_Material shown_
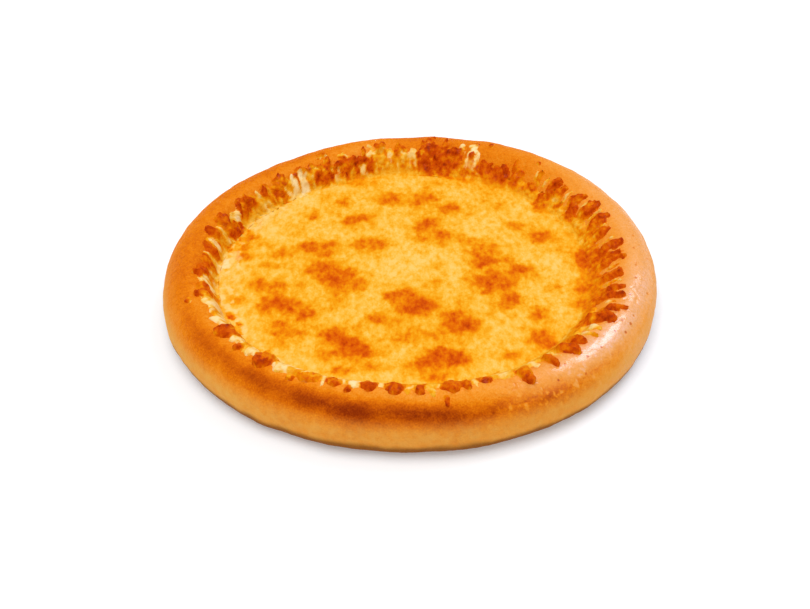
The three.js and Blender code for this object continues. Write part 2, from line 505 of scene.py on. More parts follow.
@dataclass(frozen=True)
class MeltedCheese:
    """Mozzarella melted and toasted: yellow and a little oily, with brown blistered spots.

    The toast field carries how far each place has browned, and fine noise breaks it into blisters.
    The cream field says where the cheese stayed pale, and the oil field where drops of oil shine.
    """

    roughness: float = 0.5
    specular: float = 0.02
    oil_roughness: float = 0.2
    # Size in millimetres and strength of the mottling, the speckles and the finest flecks.
    grains: tuple[tuple[float, float], ...] = ((8.5, 0.3), (3.5, 0.84), (1.1, 0.26))
    grain_detail: float = 4.0
    grain_stretch: float = 0.62
    blister_size: float = 2.6
    blister_middle: float = 0.42
    blister_toast: float = 0.25
    blister_depth: float = -0.5
    least_cream: float = 0.18
    full_cream: float = 0.8
    drop_edge: float = 0.56
    drop_core: float = 0.64
    bump_height: float = 0.6
    bump_of_speckle: float = 1.5
    bump_strength: float = 0.4
    bump_of_oil: float = 0.7
    toast_colours: Ramp = (
        (0.0, "#F5C868"), (0.12, "#F5BD4B"), (0.24, "#F3AE28"), (0.36, "#F09B0A"), (0.47, "#EB8602"),
        (0.6, "#E06B00"), (0.75, "#D15000"), (0.88, "#B83C00"), (1.0, "#9A2C00"),
    )
    cream: str = "#FDE0A4"

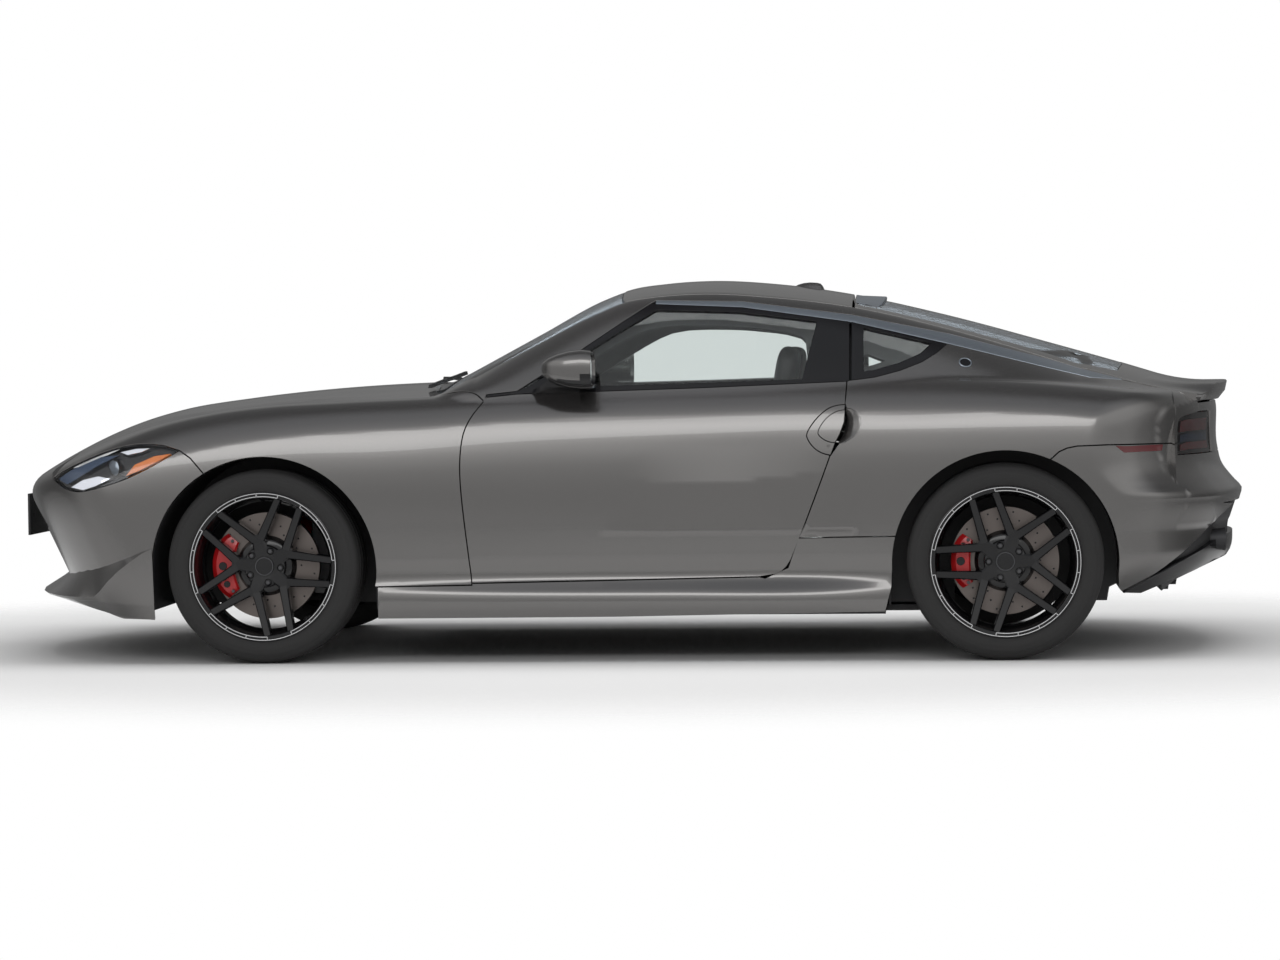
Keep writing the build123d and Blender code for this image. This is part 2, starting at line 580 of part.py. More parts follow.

_Work instructions_
Extract each entry in full and write it down exactly.

_Correct output_
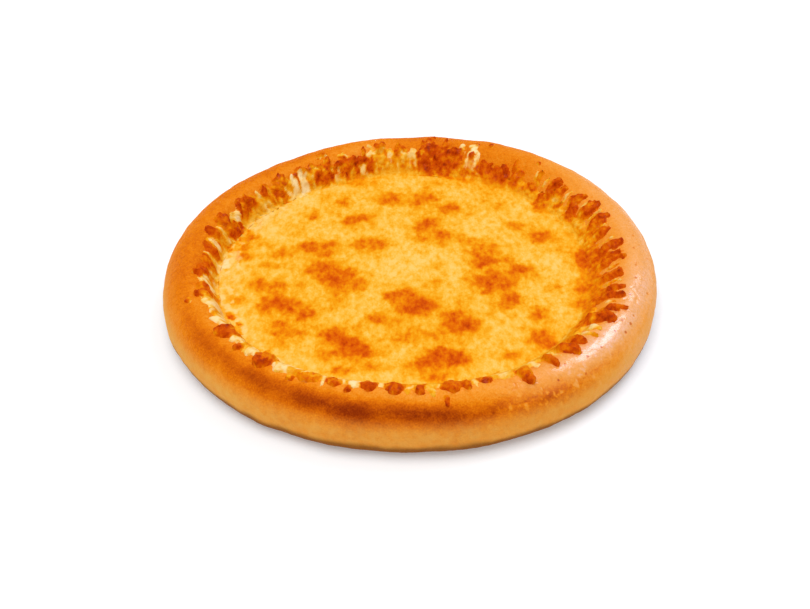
The three.js and Blender code for this object continues. Write part 2, from line 505 of scene.py on. More parts follow.
@dataclass(frozen=True)
class MeltedCheese:
    """Mozzarella melted and toasted: yellow and a little oily, with brown blistered spots.

    The toast field carries how far each place has browned, and fine noise breaks it into blisters.
    The cream field says where the cheese stayed pale, and the oil field where drops of oil shine.
    """

    roughness: float = 0.5
    specular: float = 0.02
    oil_roughness: float = 0.2
    # Size in millimetres and strength of the mottling, the speckles and the finest flecks.
    grains: tuple[tuple[float, float], ...] = ((8.5, 0.3), (3.5, 0.84), (1.1, 0.26))
    grain_detail: float = 4.0
    grain_stretch: float = 0.62
    blister_size: float = 2.6
    blister_middle: float = 0.42
    blister_toast: float = 0.25
    blister_depth: float = -0.5
    least_cream: float = 0.18
    full_cream: float = 0.8
    drop_edge: float = 0.56
    drop_core: float = 0.64
    bump_height: float = 0.6
    bump_of_speckle: float = 1.5
    bump_strength: float = 0.4
    bump_of_oil: float = 0.7
    toast_colours: Ramp = (
        (0.0, "#F5C868"), (0.12, "#F5BD4B"), (0.24, "#F3AE28"), (0.36, "#F09B0A"), (0.47, "#EB8602"),
        (0.6, "#E06B00"), (0.75, "#D15000"), (0.88, "#B83C00"), (1.0, "#9A2C00"),
    )
    cream: str = "#FDE0A4"

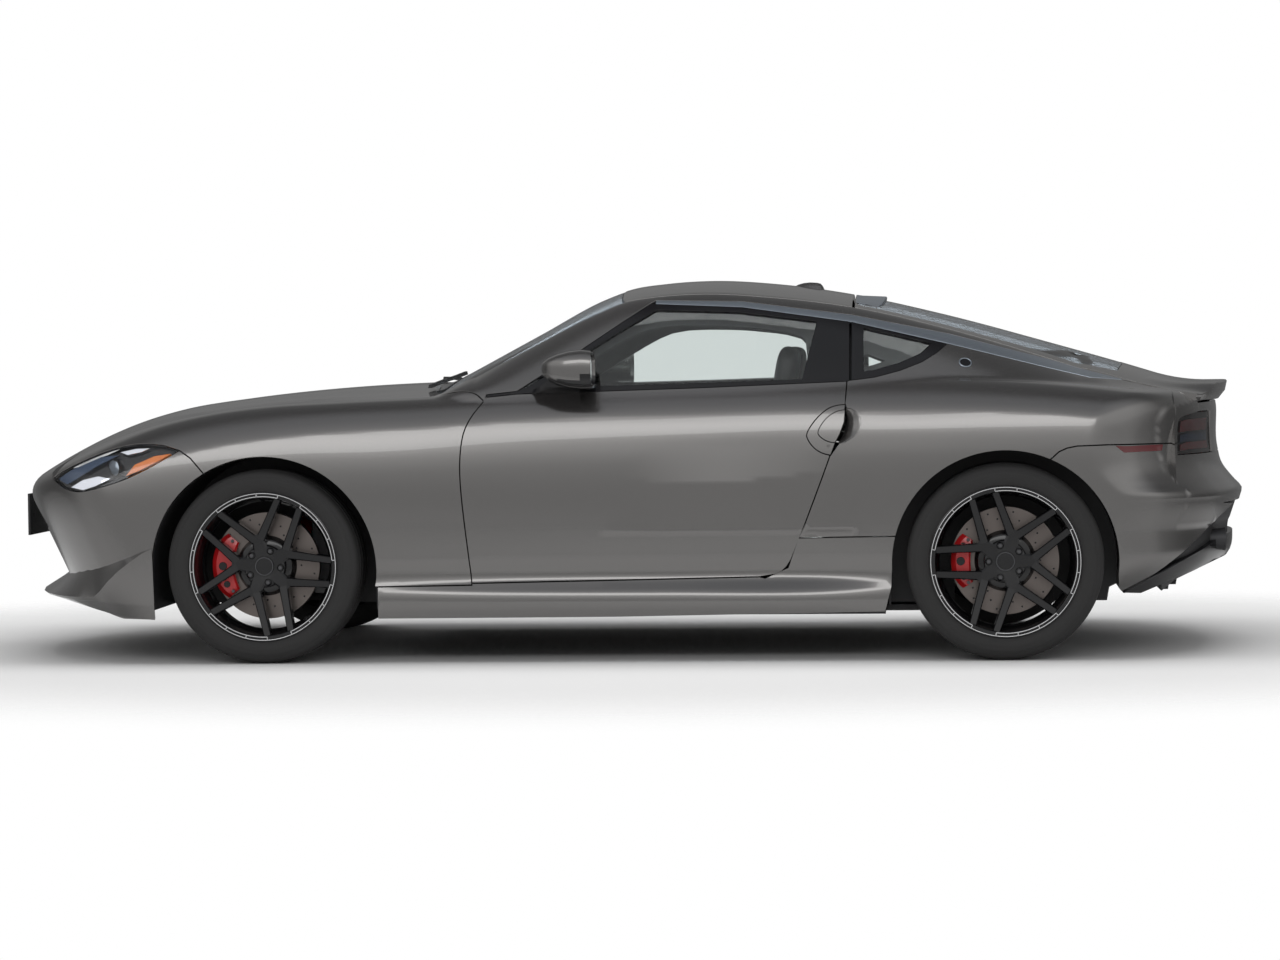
Keep writing the build123d and Blender code for this image. This is part 2, starting at line 580 of part.py. More parts follow.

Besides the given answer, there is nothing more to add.